Latinas in the Kitchen: The Rhetoric of Food and Desire

2008 NACCS Conference Presentation

Abstract:

Even though the commodification of women by linking them erotically to food has been accepted for decades and used by women themselves to manipulate men and their desires, this has, in turn, led to behavioral and psychological problems. Using feminist as well as psychoanalytical criticism and theory by authors such as Nancy Chodorow, Nydia Garcia-Preto, Elspeth Probyn, Sigmund Freud, and others, “Latinas in the Kitchen: The Rhetoric of Food and Desire” explores how addiction to food and sex leads to unsuitable ways to satisfy one’s needs. Beginning with untreated emotional abuse that leads to inappropriate behavior between a father and daughter and that was caused by emotional abandonment by the daughter’s mother, readers can begin to develop an image of why a child grows into a woman who has an insatiable need for both sex and food.

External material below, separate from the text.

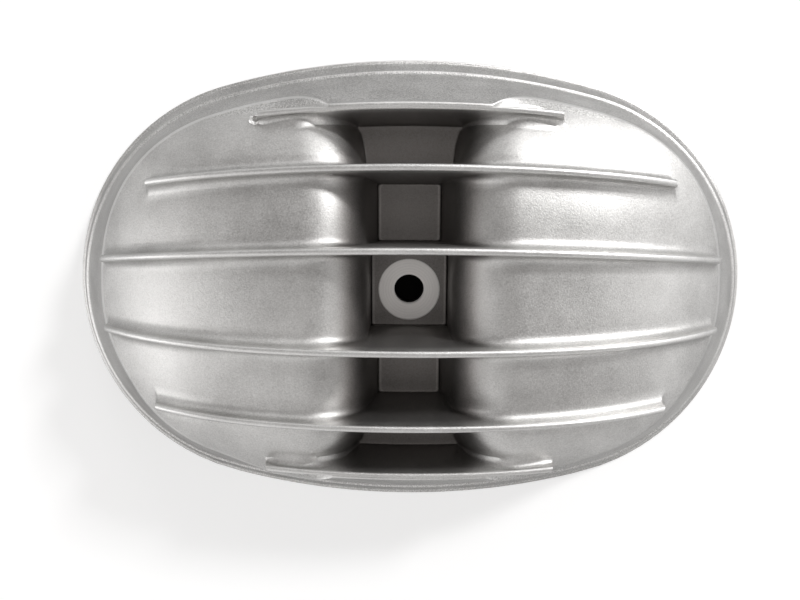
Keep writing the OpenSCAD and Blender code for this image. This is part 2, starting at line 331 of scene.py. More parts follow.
    # The outer skin. A row is a line along the cover and a column is a step up the valley's wall
    # (step) or a share of the lobe (along)
    def root_r(self, i, outside, step, along):
        outermost = 1.0 - over(i, 0.5)
        open_r = mix(self.fin_root_r, self.outer_root_r, outside * outermost)
        gone = held(along / self.outer_fin_stop)
        left = mix(1.0, OUTER_ROOT_LEFT, gone * gone * outermost)
        return mix(self.valley_root_r, open_r, smooth(0.0, ROLL_TOP, step)) * left

    def fin_side(self, i, outside, row, x, ground, step, along):
        """Distance of a fin's profile from its middle line, and its height over the ground."""
        high = most(self.tip_z(i, x) - ground, 0.5)
        r = least(self.root_r(i, outside, step, along), high * 0.7)
        quarter = row["turn"] * (math.pi / 2)
        tip_off = (self.fin_t / 2 - self.fin_tip_r * (1.0 - sine(quarter))) * row["half"]
        tip_up = high - self.fin_tip_r * (1.0 - cosine(quarter))
        side_off = self.fin_t / 2 + (high - r) * self.draft + r * (1.0 - cosine(quarter))
        off = mix(side_off, tip_off, row["tip"])
        up = mix(r * (1.0 - sine(quarter)), tip_up, row["tip"])
        pinched = mix(self.fin_t / 2 * row["pinch"], off, self.own_edge(x))
        off = mix(off, pinched, outside * (1.0 - over(i, 0.5)))
        stop = self.fin_stop(i)
        shrink = mix(1.0, STRIP_SHRINK, held((along - stop) / (1.0 - stop)))
        return off * shrink, up

    def foot_y(self, i, outside, x, ground, step, along):
        foot = {"tip": 0.0, "turn": 1.0, "half": 1.0, "pinch": 0.3}
        off, up = self.fin_side(i, outside, foot, x, ground, step, along)
        return self.fin_y(i, x) + off * (2.0 * outside - 1.0)

    def row_y(self, row, x, ground, step, along):
        off, up = self.fin_side(row["fin"], row["outside"], row, x, ground, step, along)
        on_fin = self.fin_y(row["fin"], x) + off * (2.0 * row["outside"] - 1.0)
        foot = self.foot_y(row["fin"], row["outside"], x, ground, step, along)
        below = self.foot_y(row["fin"] + 1.0, 1.0, x, ground, step, along)
        below = below * (1.0 - over(row["fin"], 1.5))
        t = mix(row["t"], mix(row["t"], 1.0, smooth(0.5, 1.0, along)), row["is_out"])
        between = mix(foot, mix(below, self.edge_y(x, row["near"]), row["is_out"]), t)
        return mix(between, on_fin, row["is_fin"]), up

    def skin_point(self, row):
        """Point of the outer skin for a row and a column."""
        step, along = row["step"], row["along"]
        wall_x, level = self.wall(row["pocket"], row["across"], step, 0.0)
        next_x, next_level = self.wall(row["next_pocket"], row["next_across"], step, 0.0)
        wall_x = mix(wall_x, (wall_x + next_x) / 2.0, row["tip"] * row["is_fin"])
        # On the near side a row ends earlier, and gives way past the end of its fin
        next_stop = self.fin_stop(row["fin"] + 1.0)
        between = row["t"] * (1.0 - row["is_fin"]) * (1.0 - row["is_out"])
        start = mix(self.fin_stop(row["fin"]), next_stop, between)
        start = least(start + 0.03, 0.9)
        late = held((along - start) / (1.0 - start))
        x = wall_x + (row["end"] - wall_x) * along - row["less"] * late * (late * 0.5 + 0.5)
        # The wall's level is that of its own line, and turns into the crown's towards the roll's top
        lobe = over(step, ROLL_TOP - 0.001)
        ease = smooth(2.0, ROLL_TOP, step)
        line = self.pocket_y(row["pocket"], row["across"], x)
        level = mix(level, self.crown(x, line), lobe)
        fin_line = self.fin_y(row["fin"], x)
        fin_ground = mix(level, self.crown(x, fin_line), lobe)
        foot = self.foot_y(row["fin"], row["outside"], x, fin_ground, step, along)
        ground = level + (self.crown(x, foot) - self.crown(x, line)) * ease * row["is_fin"]
        y, up = self.row_y(row, x, ground, step, along)
        bare = level + (self.crown(x, y) - self.crown(x, line)) * ease
        stop = self.fin_stop(row["fin"])
        rise = 1.0 - smooth(0.0, 1.0, (along - stop + 0.004) / (self.fin_end_run + 0.004))
        own = mix(bare, ground + up, row["is_fin"] * rise)
        outer_side = row["outside"] * row["is_fin"] * (1.0 - over(row["fin"], 0.5))
        outer = most(row["is_out"], outer_side)
        flush = self.tip_z(0.0, x)
        return x, y, mix(own, mix(flush, own, self.own_edge(x)), outer)

    def skirt_point(self, row, x, y, z):
        """Point below a border point of the skin: the rounded edge, shoulder, ledge, wall and lip."""
        centre_x, centre_y, radius, out_x, out_y, inside = self.oval_frame(x, y)
        rim = self.rim(x)
        edge_x, edge_y = x + out_x * rim, y + out_y * rim
        edge_z = mix(self.tip_z(0.0, edge_x), self.crown(edge_x, edge_y), self.own_edge(x))
        corners = [
            (inside, z), (inside - rim, edge_z), (self.shoulder_in, self.ledge_z),
            (self.ledge_in, self.ledge_z - 0.2), (self.lip_w, self.lip_h),
            (0.0 * inside, self.lip_h - 0.1), (0.0 * inside, 0.0), (self.gasket_w, 0.0)]
        rounds = (None, rim) + SKIRT_ROUNDS
        d, h = 0.0, 0.0
        for n in range(1, len(corners) - 1):
            (d0, h0), (d1, h1), (d2, h2) = corners[n - 1], corners[n], corners[n + 1]
            before = root((d1 - d0) * (d1 - d0) + (h1 - h0) * (h1 - h0))
            after = root((d2 - d1) * (d2 - d1) + (h2 - h1) * (h2 - h1))
            t = row["bend"]
            lead = least(rounds[n] / before, 1.0) * (1.0 - t) * (1.0 - t)
            tail = least(rounds[n] / after, 1.0) * t * t
            here = over(row["corner"], n - 0.5) * (1.0 - over(row["corner"], n + 0.5))
            d = d + here * (d1 + (d0 - d1) * lead + (d2 - d1) * tail)
            h = h + here * (h1 + (h0 - h1) * lead + (h2 - h1) * tail)
        return centre_x + out_x * (radius - d), centre_y + out_y * (radius - d), h

    # The hollow, one skin below
    def hollow_side(self, x, z):
        share = least(x / self.fall_x, 1.0)
        rise = most(z - (self.ledge_z - self.skin), 0.0)
        return self.oval_y(x, self.shoulder_in + self.skin * 1.15 + rise * mix(0.5, 0.7, share * share))

    def hollow_point(self, row):
        under = self.skin
        wall_x, level = self.wall(row["pocket"], row["across"], row["step"], under)
        x = wall_x + (row["end"] - wall_x) * row["along"]
        line = self.pocket_y(row["pocket"], row["across"], x)
        z = mix(level, self.crown(x, line) - under, over(row["step"], ROLL_TOP - 0.001))
        side = self.hollow_side(x, z)
        y = mix(least(line, side), side, row["is_out"])
        centre_x, centre_y, radius, out_x, out_y, inside = self.oval_frame(x, y)
        low = mix(self.gasket_w + (self.ledge_z - under) * 0.3, self.gasket_w, over(row["corner"], 1.5))
        low_z = (self.ledge_z - under) * (1.0 - over(row["corner"], 1.5))
        at = over(row["corner"], 0.5)
        return (mix(x, centre_x + out_x * (radius - low), at),
                mix(y, centre_y + out_y * (radius - low), at), mix(z, low_z, at))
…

And even if a woman recognizes that she has a problem, failure to seek help from a psychiatrist can lead to a life of misery and an inability to understand why she behaves the way she does. This article argues that Lourdes Puentes, the major character in Christina Garcia’s novel Dreaming in Cuban, employs dysfunctional eating habits as sublimation of her sexual desire, and the text reveals rhetoric associated with the desire for both food and sex to disguise Lourdes Puentes’s sexual repression and her inability to solve personal problems.